To promote its brand of milk, Adohr hired Nash as “Whistling Clarence, the Adohr Bird Man.” He would drive a miniature open-topped milk wagon (decorated with games, plugs for the milk and Clarence’s name with painted black silhouettes of different birds underneath) pulled by a team of miniature horses. He would go to local schoolyards and assemblies to entertain children with his bird calls and animal sounds as well as giving out treats like a small tape measure with Adohr’s name on it. He was attired as a standard Adohr milk man.
After two years working at Adohr, as a favor to a friend in San Francisco who missed hearing him on the radio, he did one free show on the local The Merry Makers radio show, unaware that it was that particular performance that Walt Disney was casually listening to at the moment.

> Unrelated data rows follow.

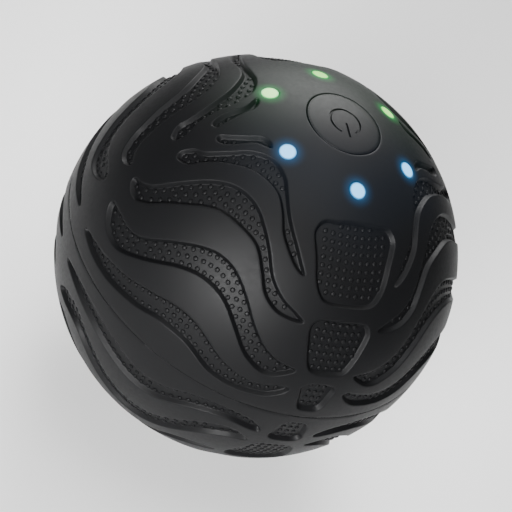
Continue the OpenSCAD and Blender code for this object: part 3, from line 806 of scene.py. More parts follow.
@dataclass(frozen=True)
class PortOpening:
    """Half of the rounded opening for the charging plug, on a lower quarter's front line.

    Attributes:
        ball: The ball's sizes.
        spacing: Distance between points along the edge.
    """

    ball: BallSizes
    spacing: float = 0.5

    @property
    def axis(self) -> np.ndarray:
        """Direction that the opening's wall runs in, outwards."""
        return np.array([0.0, -1.0, 0.0])

    def edge(self, grown: float) -> np.ndarray:
        """Places points along the edge.

        Args:
            grown: How far outside the edge they lie, in millimetres.

        Returns:
            Rows of unit directions.
        """
        width, height, corner = self.ball.port
        half_w, half_h, radius = width / 2 + grown, height / 2 + grown, corner + grown
        flat = half_w - radius
        straight = np.linspace(0, flat, max(2, round(flat / self.spacing) + 1))
        turn = np.linspace(0, math.pi / 2, round(radius * math.pi / 2 / self.spacing) + 1)
        side = np.linspace(half_h - radius, 0, 3)
        upper = np.vstack([
            np.column_stack([straight, np.full(len(straight), half_h)]),
            np.column_stack([
                half_w - radius + radius * np.sin(turn), half_h - radius + radius * np.cos(turn)
            ])[1:],
            np.column_stack([np.full(2, half_w), side[1:]]),
        ])
        outline = np.vstack([upper, upper[-2::-1] * (1, -1)])
        x, z = outline[:, 0], outline[:, 1] + self.ball.port_drop
        y = -np.sqrt(self.ball.radius**2 - x**2 - z**2)
        return np.round(np.column_stack([x, y, z]) / self.ball.radius, 12)

    def clearance(self, directions: np.ndarray) -> np.ndarray:
        """Measures how far each direction lies from the edge.

        Args:
            directions: Rows of unit directions.

        Returns:
            Millimetres, below 0 inside the opening.
        """
        width, height, corner = self.ball.port
        aside = np.abs(directions[:, 0]) * self.ball.radius
        above = np.abs(directions[:, 2] * self.ball.radius - self.ball.port_drop)
        beyond_x = aside - width / 2 + corner
        beyond_z = above - height / 2 + corner
        outside = np.hypot(np.maximum(beyond_x, 0), np.maximum(beyond_z, 0))
        return outside + np.minimum(np.maximum(beyond_x, beyond_z), 0) - corner


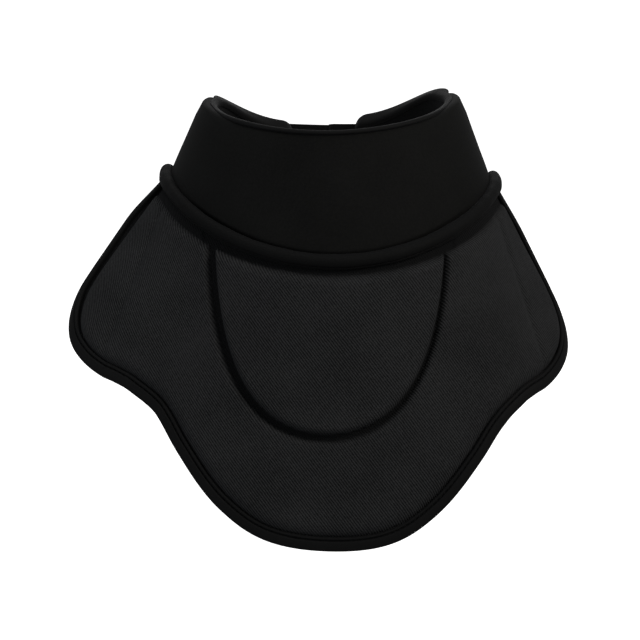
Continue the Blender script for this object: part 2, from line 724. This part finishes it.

Nash’s friends had urged him to audition for the Disney Studios since they had announced they were looking for someone to provide animal sounds for their animated short cartoons. Two days after the radio broadcast, Nash found himself at the Disney Studios.
“On my way to work one day, I was driving my milk wagon down Hyperion Boulevard,” Nash remembered. “I saw this big billboard picture of Mickey Mouse and it said ‘Walt Disney Studios, the home of Mickey Mouse’. So I pulled over to the curb and decided to go in. I gave the receptionist a circular advertising my work with the milk company and did some bird imitations. I suggested she give it to somebody who might be interested and, two days later, I got a call from animation director Wilfred Jackson to come in and audition.”
Nash was still wearing his milk man outfit because after the audition, he had to go back to work. He performed all his animal sounds, his bird calls and then began to recite “Mary Had a Little Lamb” as his big finish. Jackson stopped him for a moment. He switched on the intercom which went directly to Walt’s office and then asked Nash to continue.
Within moments, Walt rushed into the Jackson’s office and said excitedly, “That’s our talking duck!”
Nash was smart enough not to say it was the voice of a goat. Walt was thinking of doing a cartoon with a girl duck, but it hadn’t quite gelled as a story yet.
As he was leaving, Nash ran into Disney storyman Ted Osborne, who had produced the recent episode of the radio show featuring Nash and said, “Hey, Walt, heard you that night and he was going to look you up.”
Apparently, during a break at a late-night story meeting, Osborne had turned on the show to see how it was going and Walt heard Nash.
Nash was not hired, but put on a retainer for a year so he kept his job with the dairy. His first actual voice work for Disney was supplying bird sounds in the Mickey Mouse short The Pet Store (1933) and he kept being tossed similar little bits.
Walt’s former partner, Ub Iwerks, had left to start his own animation studio and had also heard of Nash’s expertise. He asked Nash to come in and audition to do a voice or voices for his new cartoon short in production, The Little Red Hen, based on the children’s story of a hen looking for help to plant, harvest and grind her corn.
Nash wisely phoned to ask Walt’s permission, but Walt was unavailable. Ironically, Walt also had a version of the same story, titled The Wise Little Hen, in development and was planning to have Nash do the voice of the duck.
Walt called Nash back roughly a dozen times but couldn’t reach him since he was out on the streets doing his job, but finally left a message for Nash not to do anything for the Iwerks cartoon.
Nash got called into a story meeting for The Wise Little Hen and met Disney storyman Pinto Colvig who told him, “Walt told me about your calling about your going over to Iwerks. He said, ‘I like that loyalty in that guy, I’m going to put him on the payroll’.”
After the story meeting, Walt asked Nash to come to his office to talk about revising the retainer agreement so that Nash could still work for Adohr while doing voices at Disney.
As Nash told animation historian Milt Gray, “I told Walt, ‘I’d rather work for just one organization, I don’t want to work for two people.’ ‘OK, we’ll start you at the first of the year.’ ‘Walt, if you don’t mind, I’d like to come to work sooner’.”
On December 2nd, 1933, Nash became Disney’s 125th employee. He was earning the same amount he made at Adohr: $35 a week.
Nash could not put in enough hours just doing voices to justify that full-time salary, so he often found himself temporarily in side jobs from accepting artist portfolios and processing them to being a chauffeur for visiting celebrities.
His wife’s reaction to him being hired to do the voice of a duck was “That’s nice but it probably won’t last.”
“Donald lasted a lot longer than I thought he would,” said Nash. “I figured he was just like any other cartoon character who would eventually run his course. It never occurred to me he would last over 50 years.”
That Blanc & Nash photo is priceless!
Very nice article (as always) Jim, and Jerry!
Nice to see you’re doing well Tony. Hope Donald’s still active even with Ducktales 2017 over with just the Rudish Mickey shorts and Mickey Mouse Funhouse having him right now.
For anyone who subscribes to the New Yorker online, here’s a 1975 profile of Nash:
https://www.newyorker.com/magazine/1975/12/29/the-quack-and-disney
Did Clarence Nash also voice Peter Pig in “The Wise Little Hen”?
I’ve always been amused by the little white shoes the chicks wear in that cartoon. I suppose it was done just to save the expense of drawing all those toes.